>>
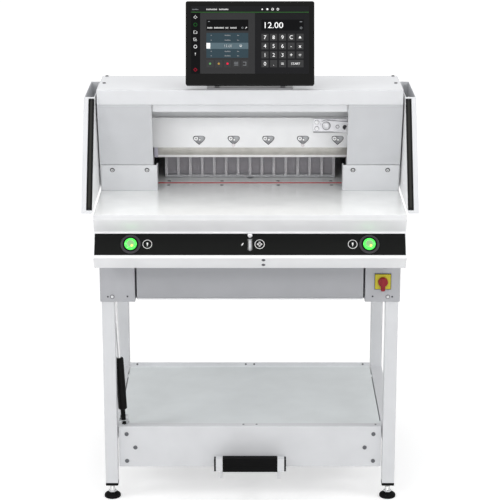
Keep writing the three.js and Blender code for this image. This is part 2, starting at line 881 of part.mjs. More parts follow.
// Local frame of the control strip: X across, Y up the slope, Z out of its face.
function stripFrame() {
  const up = new THREE.Vector3(0, recessY - browY, recessZ - browZ).normalize();
  const across = new THREE.Vector3(1, 0, 0);
  const out = across.clone().cross(up);
  return new THREE.Matrix4().makeBasis(across, up, out)
    .setPosition(0, (recessY + browY) / 2, (recessZ + browZ) / 2);
}

const consolePath = [
  [consoleTopY, bedTop - seat],
  [noseUndercutY, bedTop - seat],
  [recessY, recessZ],
  [browY, browZ],
  [chinY, chinZ],
  [lipY, lipZ],
  [consoleRearY, lipZ],
];

function buildConsole() {
  const frame = stripFrame();
  const shell = prism('x', folded(consolePath, sheet, 1), -bodyHalf, bodyHalf);
  const cheekRearY = legCoverFrontY + legCoverDepth;
  const cheekPath = [...consolePath, [cheekRearY, lipZ], [cheekRearY, bedTop - seat]];
  const cheek = prism('x', cheekPath, bodyHalf, bodyHalf + cheekThick);
  const windowHeight = stripHeight / 2 + seat;
  const window = placed(block(
    [-stripHalf - seat, stripHalf + seat], [-windowHeight, windowHeight],
    [-sheet - overrun, overrun]), frame);
  addPiece('console_shell', cut(join(shell, cheek, cheek.mirror([1, 0, 0])), window), 'paint');
}

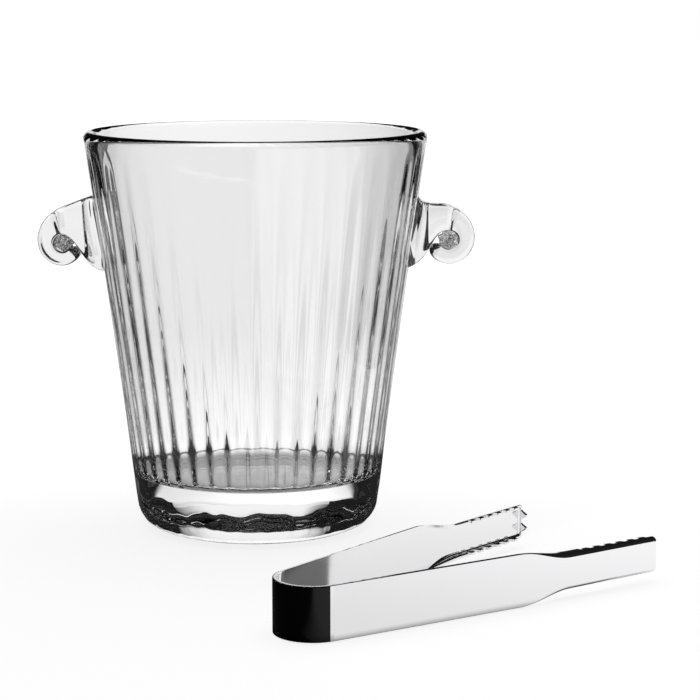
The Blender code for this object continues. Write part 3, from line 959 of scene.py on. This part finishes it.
def build_world():
    """A dark studio with a low lit panel behind, and a taller one seen through glass."""
    world = bpy.data.worlds.new("studio")
    bpy.context.scene.world = world
    world.use_nodes = True
    tree = world.node_tree
    background = tree.nodes["Background"]
    coords = tree.nodes.new("ShaderNodeTexCoord")
    axes = tree.nodes.new("ShaderNodeSeparateXYZ")
    tree.links.new(coords.outputs["Generated"], axes.inputs["Vector"])
    azimuth = math_node(tree, "ARCTAN2", axes.outputs["X"], axes.outputs["Y"])
    aside = math_node(tree, "ABSOLUTE", azimuth)
    low = panel_node(tree, aside, axes.outputs["Z"], PANEL_EDGE, PANEL_TOP, PANEL_FADE)
    tall = panel_node(tree, aside, axes.outputs["Z"],
                      GLASS_PANEL_EDGE, GLASS_PANEL_TOP, GLASS_PANEL_FADE)
    path = tree.nodes.new("ShaderNodeLightPath")
    through = math_node(tree, "MULTIPLY", tall, path.outputs["Is Transmission Ray"])
    panel = math_node(tree, "MAXIMUM", low, through)
    light = math_node(tree, "MULTIPLY_ADD", panel, PANEL_LIGHT - STUDIO_LIGHT, STUDIO_LIGHT)
    shown = math_node(tree, "MAXIMUM", light, path.outputs["Is Camera Ray"])
    tree.links.new(shown, background.inputs["Strength"])
    background.inputs["Color"].default_value = (1.0, 1.0, 1.0, 1.0)


def build_camera():
    camera = bpy.data.objects.new("camera", bpy.data.cameras.new("camera"))
    camera.data.lens = CAMERA_LENS
    camera.data.sensor_width = 36.0
    camera.location = CAMERA_PLACE
    camera.rotation_euler = (math.radians(CAMERA_TILT), 0.0, 0.0)
    bpy.context.scene.collection.objects.link(camera)
    bpy.context.scene.camera = camera


def main():
    scene = bpy.context.scene
    scene.view_settings.view_transform = "Standard"
    scene.cycles.max_bounces = 24
    scene.cycles.transmission_bounces = 24
    scene.cycles.glossy_bounces = 12
    build_camera()
    build_world()
    build_stage()

    build_bucket(crystal_glass("clear_crystal", BUCKET_CLEARNESS))
    # The handles get a greyer copy of the crystal, as painted shade.
    shaded_handle_glass = crystal_glass("shaded_handle_crystal", HANDLE_SHADED_CLEARNESS)
    build_handle("left_scroll_handle", "left_handle", -1, LEFT_SCROLL, shaded_handle_glass)
    build_handle("right_scroll_handle", "right_handle", 1, RIGHT_SCROLL, shaded_handle_glass)

    steel = polished_steel()
    black = gloss_black()
    build_arm("near_claw_arm", "tongs_near_arm", "near_arm", -1, steel)
    build_arm("far_claw_arm", "tongs_far_arm", "far_arm", 1, steel)
    build_bow_half("bow_near_half", -1, steel)
    build_bow_half("bow_far_half", 1, steel)
    build_black_band_half("black_band_near_half", -1, black)
    build_black_band_half("black_band_far_half", 1, black)


def plain(corners):
    return [[float(value) for value in corner] for corner in corners]


main()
<<
Short exercise: Give the listing again, word for word.

Answer for the task:
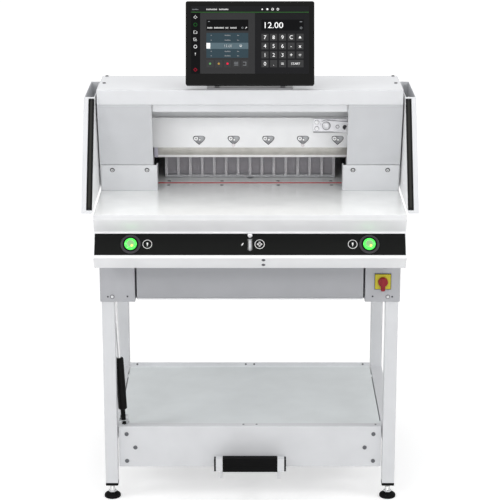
Keep writing the three.js and Blender code for this image. This is part 2, starting at line 881 of part.mjs. More parts follow.
// Local frame of the control strip: X across, Y up the slope, Z out of its face.
function stripFrame() {
  const up = new THREE.Vector3(0, recessY - browY, recessZ - browZ).normalize();
  const across = new THREE.Vector3(1, 0, 0);
  const out = across.clone().cross(up);
  return new THREE.Matrix4().makeBasis(across, up, out)
    .setPosition(0, (recessY + browY) / 2, (recessZ + browZ) / 2);
}

const consolePath = [
  [consoleTopY, bedTop - seat],
  [noseUndercutY, bedTop - seat],
  [recessY, recessZ],
  [browY, browZ],
  [chinY, chinZ],
  [lipY, lipZ],
  [consoleRearY, lipZ],
];

function buildConsole() {
  const frame = stripFrame();
  const shell = prism('x', folded(consolePath, sheet, 1), -bodyHalf, bodyHalf);
  const cheekRearY = legCoverFrontY + legCoverDepth;
  const cheekPath = [...consolePath, [cheekRearY, lipZ], [cheekRearY, bedTop - seat]];
  const cheek = prism('x', cheekPath, bodyHalf, bodyHalf + cheekThick);
  const windowHeight = stripHeight / 2 + seat;
  const window = placed(block(
    [-stripHalf - seat, stripHalf + seat], [-windowHeight, windowHeight],
    [-sheet - overrun, overrun]), frame);
  addPiece('console_shell', cut(join(shell, cheek, cheek.mirror([1, 0, 0])), window), 'paint');
}

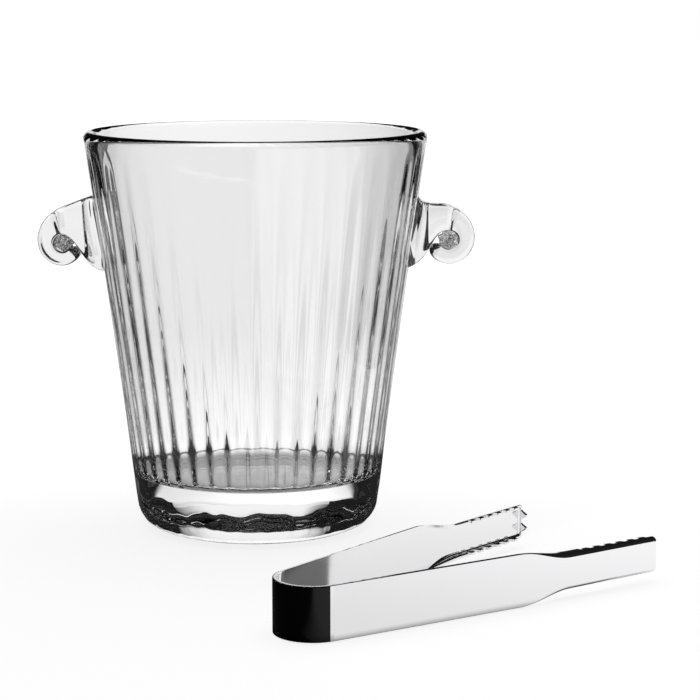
The Blender code for this object continues. Write part 3, from line 959 of scene.py on. This part finishes it.
def build_world():
    """A dark studio with a low lit panel behind, and a taller one seen through glass."""
    world = bpy.data.worlds.new("studio")
    bpy.context.scene.world = world
    world.use_nodes = True
    tree = world.node_tree
    background = tree.nodes["Background"]
    coords = tree.nodes.new("ShaderNodeTexCoord")
    axes = tree.nodes.new("ShaderNodeSeparateXYZ")
    tree.links.new(coords.outputs["Generated"], axes.inputs["Vector"])
    azimuth = math_node(tree, "ARCTAN2", axes.outputs["X"], axes.outputs["Y"])
    aside = math_node(tree, "ABSOLUTE", azimuth)
    low = panel_node(tree, aside, axes.outputs["Z"], PANEL_EDGE, PANEL_TOP, PANEL_FADE)
    tall = panel_node(tree, aside, axes.outputs["Z"],
                      GLASS_PANEL_EDGE, GLASS_PANEL_TOP, GLASS_PANEL_FADE)
    path = tree.nodes.new("ShaderNodeLightPath")
    through = math_node(tree, "MULTIPLY", tall, path.outputs["Is Transmission Ray"])
    panel = math_node(tree, "MAXIMUM", low, through)
    light = math_node(tree, "MULTIPLY_ADD", panel, PANEL_LIGHT - STUDIO_LIGHT, STUDIO_LIGHT)
    shown = math_node(tree, "MAXIMUM", light, path.outputs["Is Camera Ray"])
    tree.links.new(shown, background.inputs["Strength"])
    background.inputs["Color"].default_value = (1.0, 1.0, 1.0, 1.0)


def build_camera():
    camera = bpy.data.objects.new("camera", bpy.data.cameras.new("camera"))
    camera.data.lens = CAMERA_LENS
    camera.data.sensor_width = 36.0
    camera.location = CAMERA_PLACE
    camera.rotation_euler = (math.radians(CAMERA_TILT), 0.0, 0.0)
    bpy.context.scene.collection.objects.link(camera)
    bpy.context.scene.camera = camera


def main():
    scene = bpy.context.scene
    scene.view_settings.view_transform = "Standard"
    scene.cycles.max_bounces = 24
    scene.cycles.transmission_bounces = 24
    scene.cycles.glossy_bounces = 12
    build_camera()
    build_world()
    build_stage()

    build_bucket(crystal_glass("clear_crystal", BUCKET_CLEARNESS))
    # The handles get a greyer copy of the crystal, as painted shade.
    shaded_handle_glass = crystal_glass("shaded_handle_crystal", HANDLE_SHADED_CLEARNESS)
    build_handle("left_scroll_handle", "left_handle", -1, LEFT_SCROLL, shaded_handle_glass)
    build_handle("right_scroll_handle", "right_handle", 1, RIGHT_SCROLL, shaded_handle_glass)

    steel = polished_steel()
    black = gloss_black()
    build_arm("near_claw_arm", "tongs_near_arm", "near_arm", -1, steel)
    build_arm("far_claw_arm", "tongs_far_arm", "far_arm", 1, steel)
    build_bow_half("bow_near_half", -1, steel)
    build_bow_half("bow_far_half", 1, steel)
    build_black_band_half("black_band_near_half", -1, black)
    build_black_band_half("black_band_far_half", 1, black)


def plain(corners):
    return [[float(value) for value in corner] for corner in corners]


main()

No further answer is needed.